* _Extracted entries_:
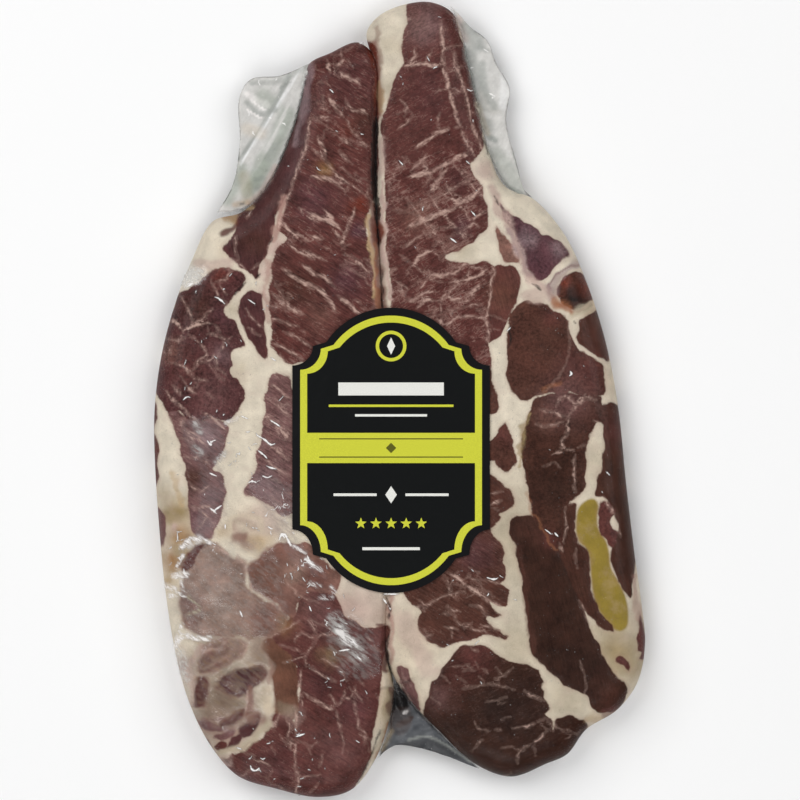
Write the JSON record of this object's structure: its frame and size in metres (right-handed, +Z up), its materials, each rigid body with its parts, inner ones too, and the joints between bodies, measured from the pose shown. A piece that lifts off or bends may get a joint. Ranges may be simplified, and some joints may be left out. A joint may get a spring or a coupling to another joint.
{
  "type": "vacuum pack of two raw beef steaks",
  "caption": "Clear film shrunk tight on a pair of thick raw beef slices that lie side by side, with film webs at the corners and a plain dark label across the middle.",
  "frame": {"origin": "under the middle of the pack's box, on the surface that the pack lies on", "axes": "+Z up out of the shown face, +Y along the steaks towards their narrow ends, +X to the right of the shown face"},
  "size_m": [0.207, 0.3346, 0.0236],
  "materials": {
    "clear_film": "clear gloss film, tight on the meat",
    "raw_beef": "moist raw beef with cream fat",
    "label_print": "satin print, near black with a yellow-green frame"
  },
  "bodies": {
    "root": {"vacuum_pouch": "clear_film", "label": "label_print"}
  },
  "joints": []
}
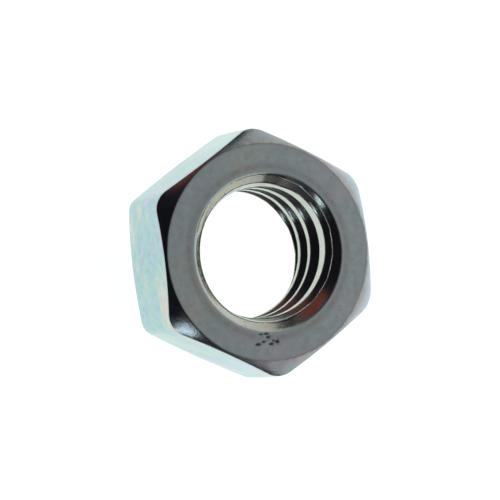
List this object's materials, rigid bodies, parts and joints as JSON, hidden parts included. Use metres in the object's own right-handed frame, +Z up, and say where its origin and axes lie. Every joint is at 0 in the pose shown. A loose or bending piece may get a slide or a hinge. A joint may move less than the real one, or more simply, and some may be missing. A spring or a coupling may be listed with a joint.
{
  "type": "hex nut",
  "caption": "Thin hexagon nut with chamfered corners, countersunk ends and a right-hand metric thread.",
  "frame": {"origin": "centre of the lower bearing face, on the axis of the thread, with the nut lying flat", "axes": "+Z up along the axis of the thread, out of the upper bearing face; X square to two of the six flats; Y through two opposite corners"},
  "size_m": [0.014, 0.0158, 0.006],
  "materials": {
    "zinc_plate": "bright zinc plate on steel with a clear blue passivate"
  },
  "bodies": {
    "root": {"hex_nut": "zinc_plate"}
  },
  "joints": []
}
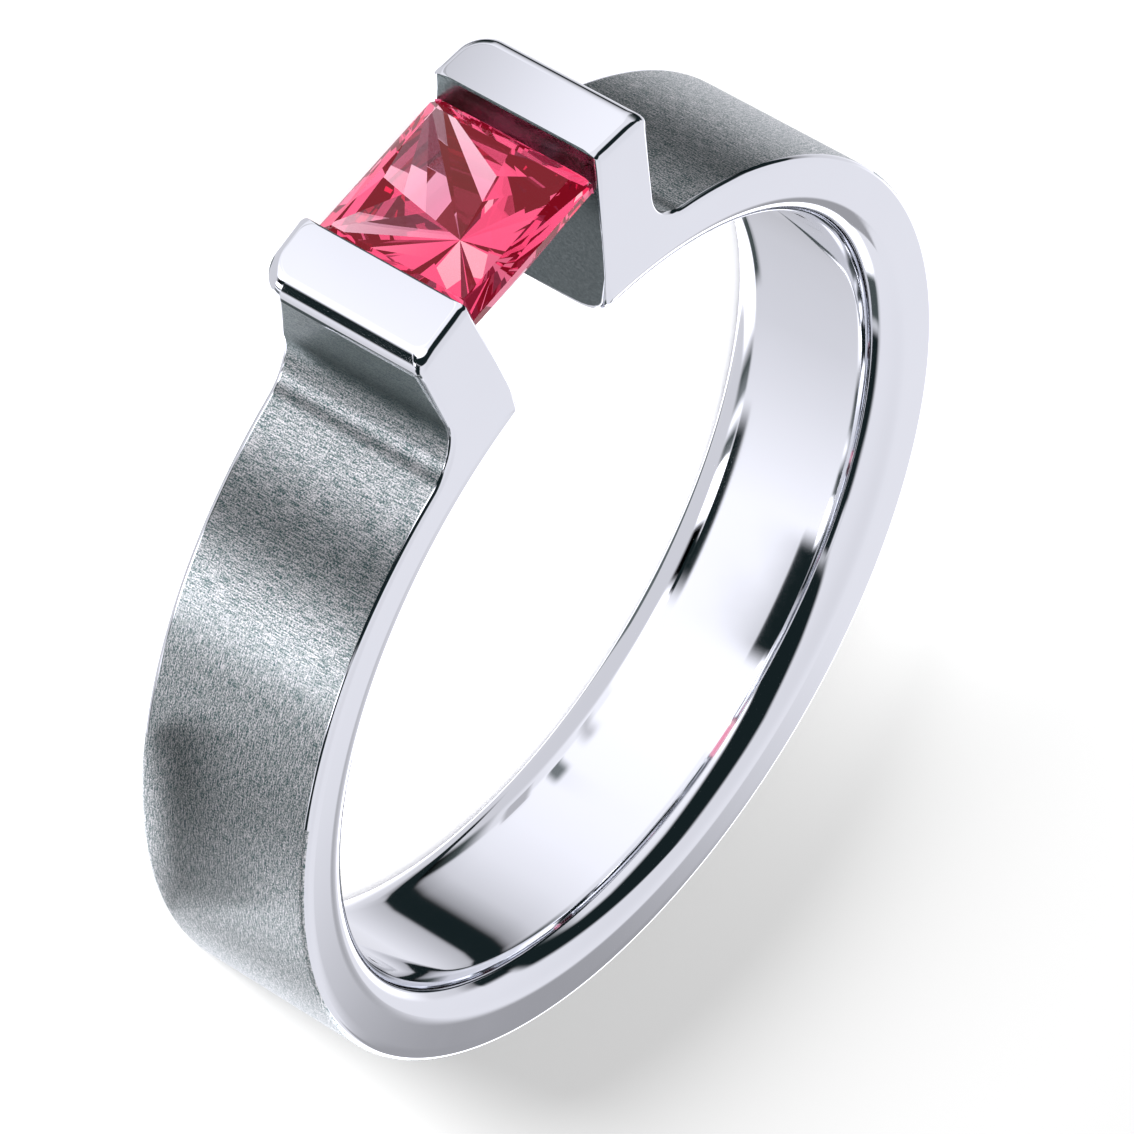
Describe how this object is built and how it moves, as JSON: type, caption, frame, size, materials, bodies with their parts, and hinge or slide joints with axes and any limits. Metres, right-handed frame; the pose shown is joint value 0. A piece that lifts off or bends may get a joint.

* _Task statement_: Gather every line from the entries above where the word "slide" appears, and copy them.

* _Solution for this exercise_:
List this object's materials, rigid bodies, parts and joints as JSON, hidden parts included. Use metres in the object's own right-handed frame, +Z up, and say where its origin and axes lie. Every joint is at 0 in the pose shown. A loose or bending piece may get a slide or a hinge. A joint may move less than the real one, or more simply, and some may be missing. A spring or a coupling may be listed with a joint.
Describe how this object is built and how it moves, as JSON: type, caption, frame, size, materials, bodies with their parts, and hinge or slide joints with axes and any limits. Metres, right-handed frame; the pose shown is joint value 0. A piece that lifts off or bends may get a joint.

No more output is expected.